Preqin’s latest on asset flows in the hedge fund industry finds that across the first three quarters of 2016 assets held by hedge fund managers increased by 2.9%, taking total industry AUM to $3.24tn. Across most strategies, strong returns have been the central driver of asset growth, with the industry posting gains of 5.44% through Q1-Q3 2016.

Positive performance through much of 2016 has taken industry assets under management (AUM) to $3.24tn as of the end of Q3, despite net outflows of $66.7bn

Preqin’s latest on asset flows in the hedge fund industry finds that across the first three quarters of 2016 assets held by hedge fund managers increased by 2.9%, taking total industry AUM to $3.24tn.
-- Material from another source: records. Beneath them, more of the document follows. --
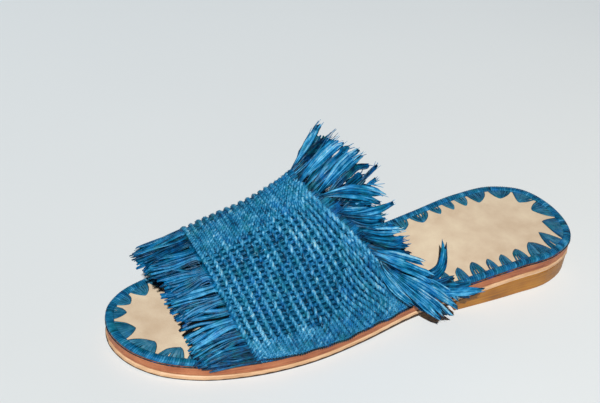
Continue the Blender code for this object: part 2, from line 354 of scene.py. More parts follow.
def put(name, data):
    made = bpy.data.objects.new(name, data)
    bpy.context.scene.collection.objects.link(made)
    return made


def hang(name, mesh, finish):
    """Puts a mesh in the scene as a piece of the sandal."""
    mesh.materials.append(finish)
    piece = put(name, mesh)
    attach(piece, "root")
    return piece


def dyed_raffia(name, stops, streak=0.5, gloss=0.42, bump=0.00010, grit=0.0, crease_shade=0.0):
    """Dyed raffia: lengthwise fibre lines, each strand its own tone, satin where it lies flat."""
    finish = Finish(name)
    lay = finish.node("Attribute", attribute_name="lay").outputs["Vector"]
    shade = finish.node("Attribute", attribute_name="shade").outputs["Fac"]
    where = finish.where()
    fibre = finish.noise(lay, 1.0, detail=4.0, roughness=0.70, stretch=(0.16, 2.6, 1.0))
    fine = finish.noise(lay, 1.0, detail=2.0, stretch=(0.5, 9.0, 1.0))
    patch = finish.noise(where, 260.0, detail=3.0)
    lines = finish.maths("MULTIPLY", finish.maths("SUBTRACT", fibre, 0.5), streak)
    drift = finish.maths("MULTIPLY", finish.maths("SUBTRACT", patch, 0.5), 0.80)
    tone = finish.maths("ADD", finish.maths("ADD", shade, lines), drift)
    specks = finish.maths("SUBTRACT", finish.noise(where, 1250.0, detail=2.0, roughness=0.7), 0.5)
    tone = finish.plus(tone, specks, grit)
    # Painted shade: thin dark lengthwise lines, for the shade in the raffia's creases.
    split = finish.noise(lay, 1.0, detail=2.0, stretch=(0.07, 2.1, 1.0))
    crease_shade_mask = finish.spread(split, 0.56, 0.66, 0.0, crease_shade)
    tone = finish.maths("SUBTRACT", tone, crease_shade_mask, clamp=True)
    colour = finish.ramp(tone, stops)
    warm = finish.noise(where, 150.0, detail=3.0, roughness=0.7)
    colour = finish.mix(finish.spread(warm, 0.52, 0.70, 0.0, 0.50), colour, paint(14, 108, 118))
    colour = finish.mix(finish.spread(warm, 0.46, 0.30, 0.0, 0.45), colour, paint(0, 94, 170))
    rough = finish.spread(fibre, 0.35, 0.65, gloss - 0.06, gloss + 0.16)
    height = finish.plus(fibre, fine, 0.5)
    return finish.done(
        colour, rough, finish.bump(height, bump, 0.8),
        Specular_IOR_Level=0.38, Specular_Tint=(0.45, 0.78, 1.0, 1.0))


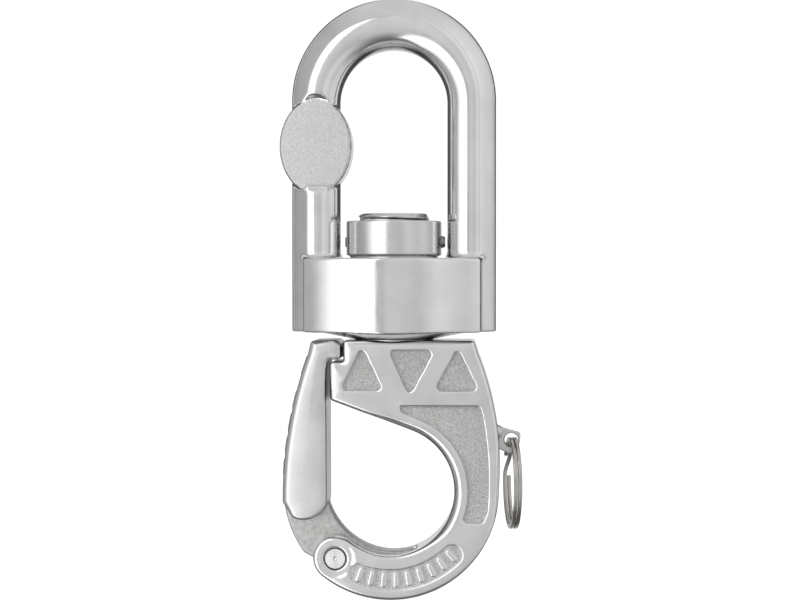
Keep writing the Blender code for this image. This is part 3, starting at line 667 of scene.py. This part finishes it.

Across most strategies, strong returns have been the central driver of asset growth, with the industry posting gains of 5.44% through Q1-Q3 2016.

Strong performance for equity and macro strategies funds overcame net investor redemptions to see their AUM grow in the first three quarters of the year, while credit, relative value and multi-strategy funds all saw their total assets fall.
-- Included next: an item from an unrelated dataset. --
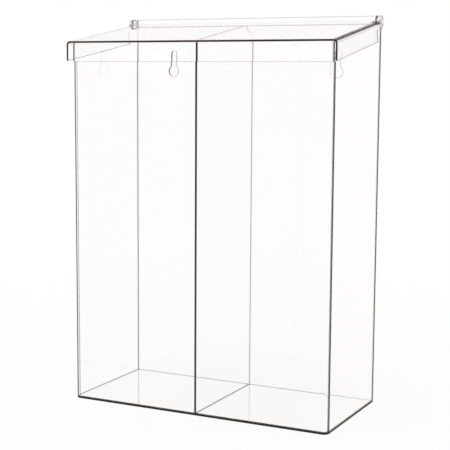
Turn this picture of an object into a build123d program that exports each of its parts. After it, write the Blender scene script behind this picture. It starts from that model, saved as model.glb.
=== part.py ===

By contrast, though, CTAs have seen net inflows of $27bn in 2016 YTD, growing the strategy’s AUM by 13.5% to reach $253bn despite only making gains of 0.97% across the first three quarters.

The extended run of positive performance that hedge funds have posted since March has been offset by continued investor redemptions across the industry. Hedge funds saw outflows of $33bn through Q3, compounding outflows incurred through Q1 and Q2 to record total industry outflows of $67bn through the first three quarters of 2016. Credit and equity strategies have seen Q1-Q3 outflows totalling $24bn and $27bn respectively, while multi-strategy funds saw negative asset flows of $25bn through Q3, more than negating net inflows seen in Q1.
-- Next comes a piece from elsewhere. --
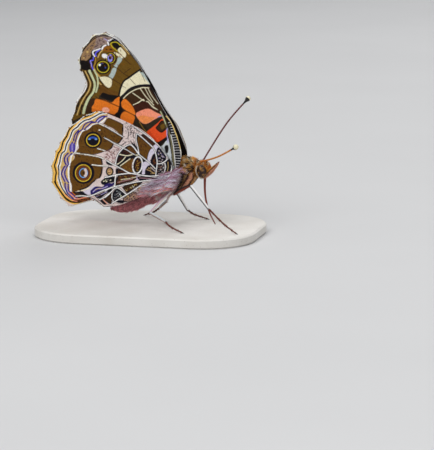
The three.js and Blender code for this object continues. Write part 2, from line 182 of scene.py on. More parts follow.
def within(points: Points, ring: Points) -> Points:
    """Whether each point in a plane is inside a closed ring."""
    inside = np.zeros(len(points), bool)
    x, y = points.T
    for (ax, ay), (bx, by) in zip(ring, np.roll(ring, -1, 0)):
        if ay != by:
            inside ^= ((ay > y) != (by > y)) & (x < (bx - ax) * (y - ay) / (by - ay) + ax)
    return inside


def unit(vectors: Points) -> Points:
    """Rows scaled to length 1."""
    return vectors / np.maximum(np.linalg.norm(vectors, axis=-1, keepdims=True), 1e-12)


def traced(text: str) -> Points:
    """The points of a shape written as "x,y x,y"."""
    return np.array([[float(value) for value in pair.split(",")] for pair in text.split()])


# The markings are drawn on the picture frame enlarged this many times
ENLARGED = 5
# How soft the edge of a marking is, in enlarged pixels
SOFT_EDGE = 1.75


@dataclass(frozen=True)
class Mark:
    """One shape of the markings, in pixels of the enlarged picture frame."""

    tint: Tint

    def gap(self, pixels: Points) -> Points:
        """How far outside the shape each point lies, less than 0 inside."""
        raise NotImplementedError

    def reach(self) -> tuple[Points, Points]:
        """The lowest and highest corner of the shape."""
        raise NotImplementedError

    def lay(self, pixels: Points, colours: Points) -> None:
        """Lays the shape over the colours of the points it covers.

        Args:
            pixels: where each point stands in the enlarged frame.
            colours: the linear colour of each point, changed in place.
        """
        low, high = self.reach()
        near = np.flatnonzero(((pixels > low - 1) & (pixels < high + 1)).all(1))
        if len(near):
            cover = np.clip(0.5 - self.gap(pixels[near]) / SOFT_EDGE, 0, 1)[:, None]
            colours[near] = colours[near] * (1 - cover) + self.tint.rgb() * cover


@dataclass(frozen=True)
class Patch(Mark):
    """An area with a smooth outline."""

    outline: str
    edge: Optional[Tint] = None
    edge_width: float = 0.0

    def ring(self) -> Points:
        """The smooth outline."""
        return closed_spline(traced(self.outline), 5)

    def reach(self) -> tuple[Points, Points]:
        """The lowest and highest corner of the outline."""
        ring = self.ring()
        return ring.min(0) - self.edge_width, ring.max(0) + self.edge_width

    def gap(self, pixels: Points) -> Points:
        """How far outside the outline each point lies."""
        ring = self.ring()
        distance = away(pixels, np.vstack([ring, ring[:1]]))
        return np.where(within(pixels, ring), -distance, distance)

    def lay(self, pixels: Points, colours: Points) -> None:
        """Lays the area and then its edge."""
        super().lay(pixels, colours)
        if self.edge:
            ring = traced(self.outline)
            closed = " ".join(f"{x},{y}" for x, y in np.vstack([ring, ring[:1]]))
            Stroke(self.edge, self.edge_width, closed).lay(pixels, colours)


@dataclass(frozen=True)
class Stroke(Mark):
    """A smooth line of one width."""

    width: float
    route: str

    def line(self) -> Points:
        """The smooth line."""
        stations = traced(self.route)
        if len(stations) < 3:
            return stations
        return spline(stations, np.linspace(0, 1, 5 * (len(stations) - 1) + 1))

    def reach(self) -> tuple[Points, Points]:
        """The lowest and highest corner of the line."""
        line = self.line()
        return line.min(0) - self.width, line.max(0) + self.width

    def gap(self, pixels: Points) -> Points:
        """How far outside the line's width each point lies."""
        return away(pixels, self.line()) - self.width / 2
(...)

Other Key Hedge Fund Asset Flow Facts:

  • Flows by Strategy: More than half (52%) of relative value hedge funds saw net inflows in Q3, while a further 13% saw no change in their assets. In contrast, just over half (51%) of macro strategies vehicles suffered outflows through the quarter, the highest proportion of any leading strategy.
  • Flows by Fund Size: Fewer smaller hedge funds have seen investor redemptions; 38% of funds smaller than $100mn saw outflows in Q3, compared to 49% of funds larger than $1bn. Similarly, 45% of smaller funds saw inflows through the quarter, compared to 37% of the largest funds.
  • Flows by Region: A higher proportion of funds based in North America saw outflows (42%) than managed to attract inflows (40%). By contrast, fund managers based in all other regions saw more inflows than outflows.
  • Flows by Performance: The best performing hedge funds in H1 attracted the greatest inflows in Q3. The majority (52%) of funds that returned 5.00% or greater in H1 2016 recorded net Q3 inflows, while 34% saw outflows. By contrast, just 31% of vehicles that saw losses greater than -5.00% through the period registered net inflows, with the majority (51%) seeing net outflows.

“2016 has been a difficult year for the hedge fund industry; ongoing investor concerns about the performance of the asset class and the fees that funds charge have made both raising and retaining investor capital increasingly challenging for hedge fund managers. As a result, outflows have increased over each of the three quarters in 2016 todate, and nearly every leading strategy has seen net redemptions from investors. However, strong industry performance and the resulting growth in total industry assets under management strike a more positive note. The Preqin All-Strategies Hedge Fund benchmark has added positive returns throughout Q2 and Q3, and the industry has enjoyed its largest performance gain since 2012-13. Therefore, while investors may continue to pull capital out of hedge funds in the short term, if managers can continue this run of strong returns, particularly in unpredictable markets, and prove their role in institutional portfolios, then we may see inflows return to the industry in 2017” says Amy Bensted – Head of Hedge Fund Products, Preqin.